Marroquin conceded that his father possessed countless properties, cars, planes and helicopters. Yet he was so restricted by his outlaw status that he and his family could never enjoy the wealth.
“We had lots of houses but we couldn’t live in any of them. We couldn’t drive any of our vehicles. They were kept in warehouses,” he said. “The drug trade promises many things but it takes them all away, along with freedom and the lives of loved ones.”
Marroquin illustrated his point by showing a photo of a gold encrusted dinner set valued at more than US$400,000. Georg Jensen, the Danish house who produced the 24-piece-set told Escobar that they had not received an order of that size since the fall of Europe’s great dynastic families. Yet the Escobars only used the dinnerware on one or two occasions, and thieves made off with the complete set in 1993.
Marroquin credits education for opening the doors that led him away from his father’s violent world.
“Education has allowed me to generate my own opportunities and avoid temptations … I was forced to learn that a criminal life does not last long.”
According to Marroquin, his father applied to university twice. He wanted to train as a journalist and then a lawyer, but was rejected on both occasions.
“I ask myself how different would the story of Colombia would have been if the country had been prepared to provide an education for my father? What would our history be if this man had been given the right to educate himself and if that right really was a right and not a privilege?” Marroquin asked.
Certainly, Escobar displayed an extraordinary intelligence and adaptability that would have transferred into other fields. In one anecdote, Marroquin explained how his father invented an ingenious new trafficking method. Smugglers soaked denim jeans in liquid cocaine and exported them to the United States. The buyers would carefully wash the jeans, extract and dry the drug. The method worked for many years, until a tip off alerted authorities. Escobar heard news customs had seized a shipment and he realized this was the end of the jeans method, yet he kept sending boxes.

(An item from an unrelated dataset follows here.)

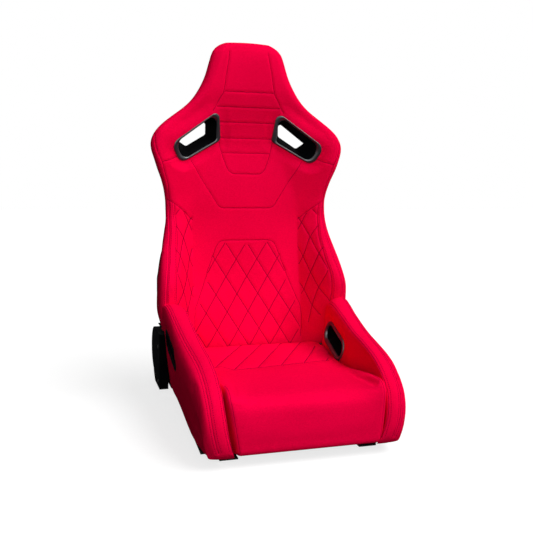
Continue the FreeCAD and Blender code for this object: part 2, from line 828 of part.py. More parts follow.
def drive_shaft():
    wide = f"({COVER_HALF} + Sizes.knob_gap + Sizes.knob_wide - {KNOB_FACE})"
    keep(rod("drive_shaft", "Sizes.shaft_r", f"-({ARM_OUTER} + Sizes.fit_gap + Sizes.clip_wall + 2)",
             wide, "Sizes.pivot_back", SHAFT_UP))
    clips = []
    for name, side in SIDES.items():
        keep(pinion(name, side))
        low, high = span_x(side, f"{ARM_OUTER} + Sizes.fit_gap",
                           f"{ARM_OUTER} + Sizes.fit_gap + Sizes.clip_wall")
        clips.append(ring(f"shaft_clip_{name}", "Sizes.shaft_r + 3", "Sizes.shaft_r", low, high,
                          "Sizes.pivot_back", SHAFT_UP))
    keep(group("shaft_clips", clips))
    keep(recline_knob())
    end = f"({COVER_HALF} + Sizes.knob_gap + Sizes.knob_wide)"
    keep(rod("knob_cap", f"Sizes.knob_r - {CAP_RIM}", f"{end} - {CAP_DEEP}", end,
             "Sizes.pivot_back", SHAFT_UP))


# Cushion and thigh bolsters


def cushion_foam():
    """The seat cushion: a block over the pan with a round nose and a lip in front of the pan."""
    half = value(WEB_HALF) - size("cushion_gap")
    top = size("cushion_up")
    floor = size("pan_up") + size("pan_wall") + size("fit_gap")
    front = -size("cushion_front")
    nose = size("cushion_nose_r")
    pan = -size("pan_front") - size("fit_gap")
    rear = size("pivot_back") - size("pad_r") - size("crease_gap")
    step = size("pan_rear")
    shelf = size("rear_tube_up") + size("tube_r") + 6
    points = [
        Vector(0, step, floor),
        Vector(0, step, shelf),
        Vector(0, rear, shelf),
        Vector(0, rear, top - 12),
        Vector(0, rear - 12, top),
        Vector(0, (rear + front) / 2, top + 4),
        Vector(0, front + nose + 40, top - 1),
    ]
    steps = 6
    for index in range(steps + 1):
        angle = math.radians(90 * index / steps)
        middle = Vector(0, front + nose, top - 4 - nose)
        points.append(middle + Vector(0, -math.sin(angle), math.cos(angle)) * nose)
    points += [
        Vector(0, front, size("cushion_lip_low") + 8),
        Vector(0, front + 8, size("cushion_lip_low")),
        Vector(0, pan, size("cushion_lip_low")),
        Vector(0, pan, floor),
    ]
    return feature("cushion_foam", prism_x(points, -half, half))


BOLSTER_STATIONS = 9


def bolster_top(back):
    """Height of the thigh bolster's crest along its length."""
    table = [
        (-size("bolster_front"), size("bolster_top_front") - 108),
        (-size("bolster_front") + 10, size("bolster_top_front") - 64),
        (-size("bolster_front") + 30, size("bolster_top_front") - 33),
        (-size("bolster_front") + 60, size("bolster_top_front") - 14),
        (-size("bolster_front") + 100, size("bolster_top_front")),
        (-48, size("bolster_top_mid")),
        (60, size("bolster_top_mid") + 30),
        (size("bolster_rear"), size("bolster_top_rear")),
    ]
    return blend(table, back)


def bolster_section(back):
    """One upright section of the left thigh bolster foam."""
    front = -size("bolster_front")
    gap = size("fit_gap") + 0.1
    inner = value(WEB_HALF) + size("web_wall") + gap
    floor = value(bolster_floor(str(max(back, -size("tray_front")))))
    top = bolster_top(back)
    run = (back - front) / (size("bolster_rear") - front)
    half = value(BOLSTER_HALF) - 16 * max(0, 1 - (back - front) / 60) ** 2
    seam = inner + 5 + 21 * run
    level = min(size("cushion_up") - 4, top - 30)
    foot = value(BOLSTER_HALF) - size("bolster_tuck") - 8 * max(0, 1 - (back - front) / 40)
    return [
        Vector(inner, back, floor),
        Vector(inner, back, level),
        Vector(seam, back, top - 13),
        Vector(seam + 6, back, top - 4),
        Vector(seam + 17, back, top),
        Vector(half - 7, back, top - 7),
        Vector(half, back, top - 28),
        Vector((half + foot) / 2 + 3, back, (top + floor) / 2 - 10),
        Vector(foot + 2, back, floor + 6),
        Vector(foot - 5, back, floor),
    ]


def belt_outline(grow):
    """The lap-belt slot seen from the side: a long round-ended shape that rises to the rear."""
    tilt = math.radians(size("belt_tilt"))
    along = Vector(0, math.cos(tilt), math.sin(tilt))
    across = Vector(0, -math.sin(tilt), math.cos(tilt))
    middle = Vector(0, size("belt_back"), size("belt_up"))
    half_long = size("belt_long") / 2 + grow
    half_tall = size("belt_tall") / 2 + grow
    corners = [
        middle - along * half_long - across * half_tall,
        middle + along * half_long - across * half_tall,
        middle + along * half_long + across * half_tall,
        middle - along * half_long + across * half_tall,
    ]
    return rounded(corners, [half_tall * 0.95] * 4)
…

Escobar laughed when his men asked him why the route was still active. He explained that inspectors had spent hours washing through the jeans, without finding a trace of cocaine. Tired, they finally gave up and threw them back into the boxes before sending them on their way. But Escobar had the last laugh – he had simply switched to soaking the boxes in cocaine instead.
Marroquin recounted this story with a son’s unmistakable pride. Indeed, throughout his talk he was keen to draw attention to his father’s generosity and refute suggestions his philanthropy was a cynical public relations ploy. “I think it is important to remember not just the negative part of my father’s story but the complete story,” he said.
In 1983, a garbage dump fire exposed the grinding poverty of 5,000 families who eked an existence from the discarded scraps of nearby Medellin. “The state indifference allowed my father to fill the vacuum,” Marroquin said, as he showed photos of the complex Escobar built to house the displaced families. The Pablo Escobar Neighborhood remains to this day.
During this time, Escobar was a congressman in Colombia’s legislature. Yet his rivalry with the state escalated in 1984, when his murky background came to light, forcing him to resign his post after just two years in office.
He had entered politics to prevent the signing of an extradition treaty with the United States. Yet the drug baron was left exposed and without diplomatic immunity.
By 1987, Escobar had launched an all-out-war against the state. His terror campaign claimed the lives of thousands, including three presidential candidates, scores of police, judges and journalists.
The war ended in 1993, when Escobar was killed in a firefight with security forces. On live radio, the distraught 17-year-old Marroquin vowed to kill everybody responsible.
“I reacted very violently,” he reflected in the Teatro Diana. “Today, in Colombia, I am remembered more for these ten seconds of threats than for 23 years of peace … but it doesn’t matter, I am walking the right path.”